Outside HAQQ, we are grateful to the practising lawyers - in MENA, the EU, and the UK - who contributed anonymized matters, drafted rubrics in their practice areas, and stress-tested early task families. We also thank the academic researchers who reviewed our methodology and the prior-art teams behind LegalBench, BigLaw Bench, CUAD, LEXam, and Harvey's legal agent benchmark, whose published work made this benchmark faster and better to design.

FAQ

What is the HAQQ Legal Agent Study?

A long-horizon evaluation measuring whether AI agents can do real legal work end-to-end, not just answer trivia: 1,372 tasks across 24 practice areas graded against ~78,000 atomic, binary pass/fail rubric criteria, with civil-law and MENA coverage by design.

What is all-pass grading in legal AI evaluation?

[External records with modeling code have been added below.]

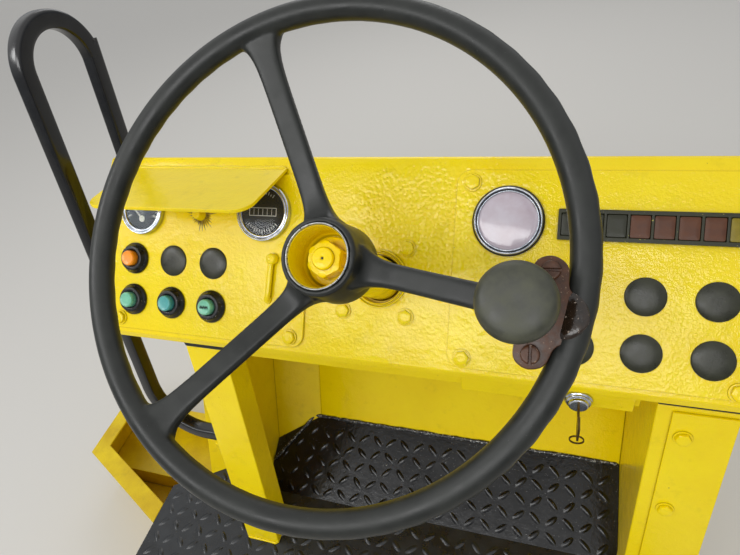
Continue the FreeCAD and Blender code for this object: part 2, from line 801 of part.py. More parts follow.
def build_dash():
    """Dash shell, its end plates, the stiffener under it, and the two panels."""
    section = dash_section()
    shell = new_body("dash_shell", on_face(0, 0), S.dash_slope)
    sketch = new_sketch(shell, "YZ_Plane")
    add_outline(sketch, section)
    solid = pad(shell, sketch, S.dash_width - 2 * S.dash_wall, midplane=True)
    doc.recompute()
    ends = []
    for number, face in enumerate(solid.Shape.Faces, start=1):
        normal = face.normalAt(0, 0)
        if abs(normal.x) > 0.999:
            ends.append(f"Face{number}")
    hollow = shell.newObject("PartDesign::Thickness", "dash_hollow")
    hollow.Base = (solid, ends)
    hollow.setExpression("Value", S.dash_wall.formula)
    hollow.Reversed = True
    hollow.Join = 1
    openings = new_sketch(shell, "XY_Plane")
    panel_opening(openings, PANEL_LEFT, spread(-S.instrument_edge), S.instrument_top)
    panel_opening(openings, spread(S.lamp_edge), PANEL_RIGHT, S.lamp_top)
    add_circle(openings, S.column_x, S.column_row, S.collar_inner / 2)
    pocket(shell, openings, 2 * S.dash_wall)
    keep(shell)
    plates = []
    for label, low_x in (("left_end", -S.dash_width / 2), ("right_end", S.dash_width / 2 - S.dash_wall)):
        plate = new_body(label, (low_x, S.dash_y, S.dash_height), S.dash_slope)
        sketch = new_sketch(plate, "YZ_Plane")
        add_outline(sketch, section)
        pad(plate, sketch, S.dash_wall)
        plates.append(plate)
    group("dash_end_plates", plates)
    rear = S.dash_y + S.lip_return
    apron_left = POST_LEFT_INNER + S.apron_left_gap
    apron_right = POST_RIGHT_INNER - S.apron_right_gap
    keep(
        slab(
            "apron",
            box_corners(apron_left, rear + S.dash_wall, apron_right, rear + 2 * S.dash_wall),
            UNDERSIDE - S.apron_height,
            S.apron_height,
        )
    )


def panel(label, low_x, high_x, top):
    """A screwed panel on the face, with its corners rounded."""
    piece = new_body(label, on_face(0, 0), S.dash_slope)
    sketch = new_sketch(piece, "XY_Plane")
    add_box(sketch, low_x, S.panel_foot, high_x, top)
    plate = pad(piece, sketch, S.panel_thickness)
    round_corners(piece, plate, S.panel_corner, FreeCAD.Vector(0, 0, 1))
    return piece


def barrel_hole(bezel):
    """Radius of the panel hole for a round instrument."""
    return bezel / 2 - S.bezel_step + S.hole_clearance


def button_place(column, row):
    """Place of a button on the face."""
    return (spread(S.button_column + column * S.button_pitch), S.button_row + row * S.button_rise)


def plug_place(column, row):
    """Place of a plug on the lamp panel."""
    return (spread(S.plug_column + column * S.plug_pitch), S.plug_row + row * S.plug_rise)


def plug_hole(diameter):
    """Radius of the hole for a blanking plug."""
    return diameter / 2 - S.plug_rim + S.hole_clearance


def strip_length():
    """Length of the warning strip."""
    return LENS_CELLS * spread(S.lens_pitch) + 2 * S.strip_border


def button_spots():
    """Column and row of every button."""
    return [spot for _, spots in CAPS for spot in spots]


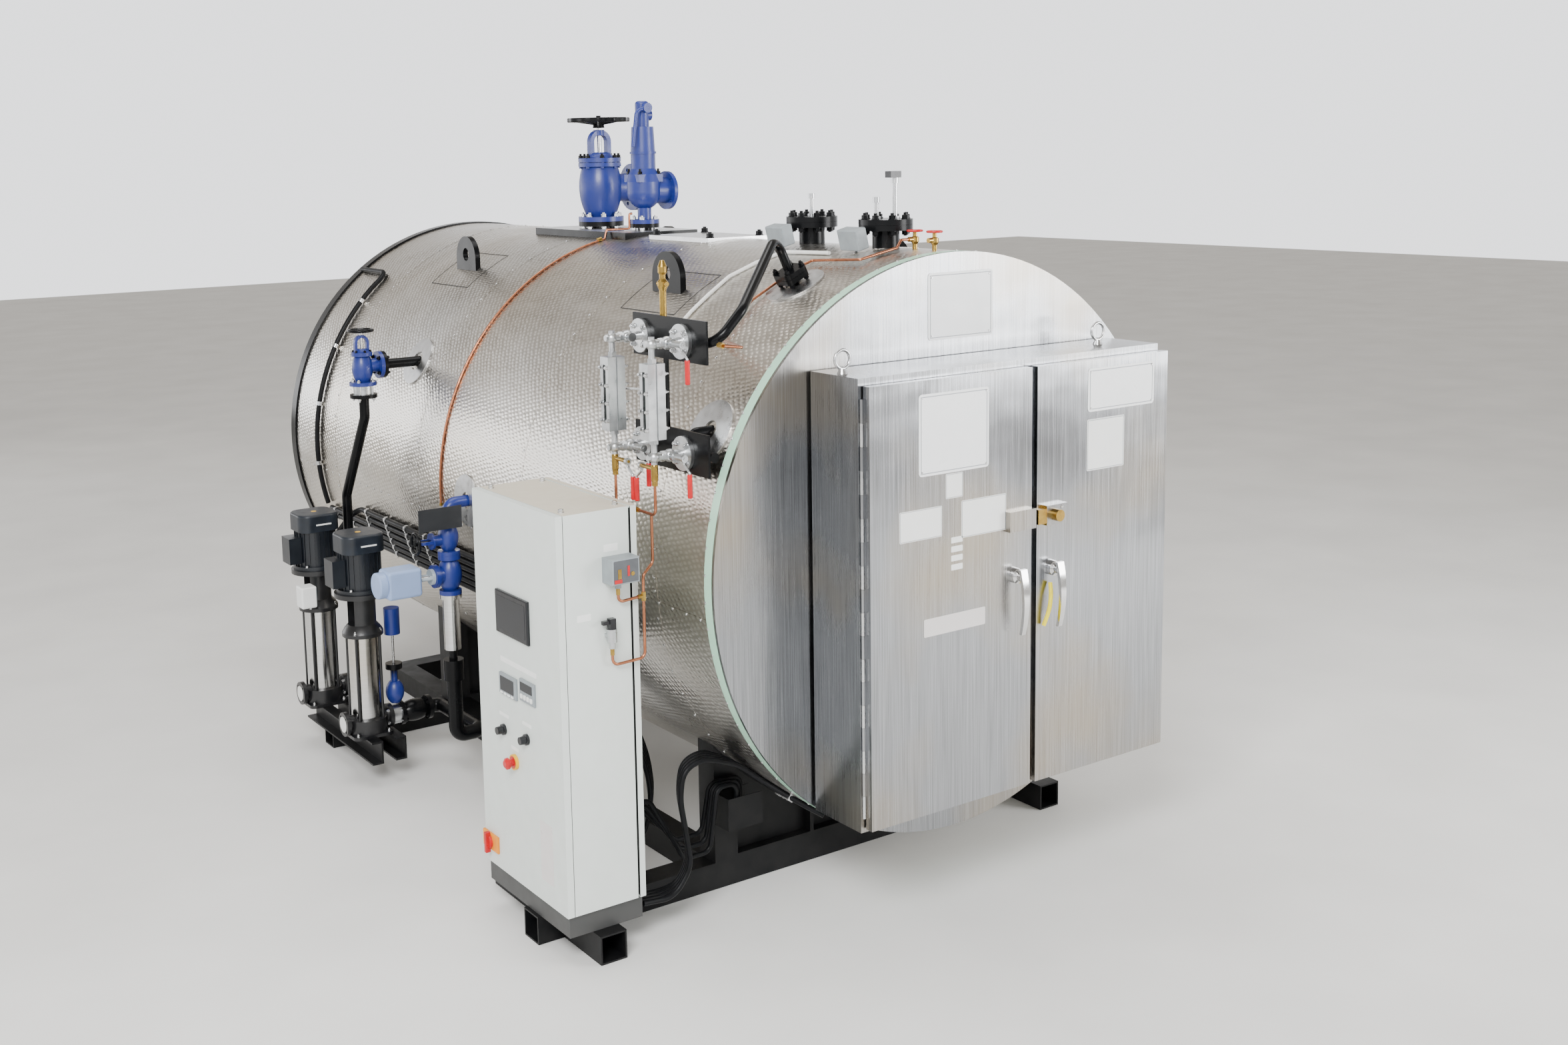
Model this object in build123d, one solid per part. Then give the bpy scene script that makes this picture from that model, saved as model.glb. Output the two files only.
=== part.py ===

A task is marked complete only if every rubric criterion passes — one missed criterion fails the task. The article's rationale: 'A deal-team report that catches 8 of 10 risks is not 80% useful... There is no partial credit on the partner's review.'

How do frontier AI models score on long-horizon legal work?

In the v1 baseline, the best frontier model (Claude Opus 4.7) clears 41% all-pass while HAQQ Justinian clears 58%; on civil-law and MENA tasks the gap widens to 71% vs 28%. Six systems were tested (Justinian, Claude Opus 4.7, GPT-5.2, Gemini 3.1 Pro, Grok 4.1, Mistral Large 3), best-of-three per task.

How is this different from LegalBench or CUAD?

LegalBench, CUAD, and LEXam test short-horizon reasoning — read a clause, answer a question. Study tasks mirror how work actually arrives: a ~50-word partner-style instruction plus a matter folder mixing material documents with noise, requiring a reviewable work product (memo, redline, draft pleading) graded by expert rubric.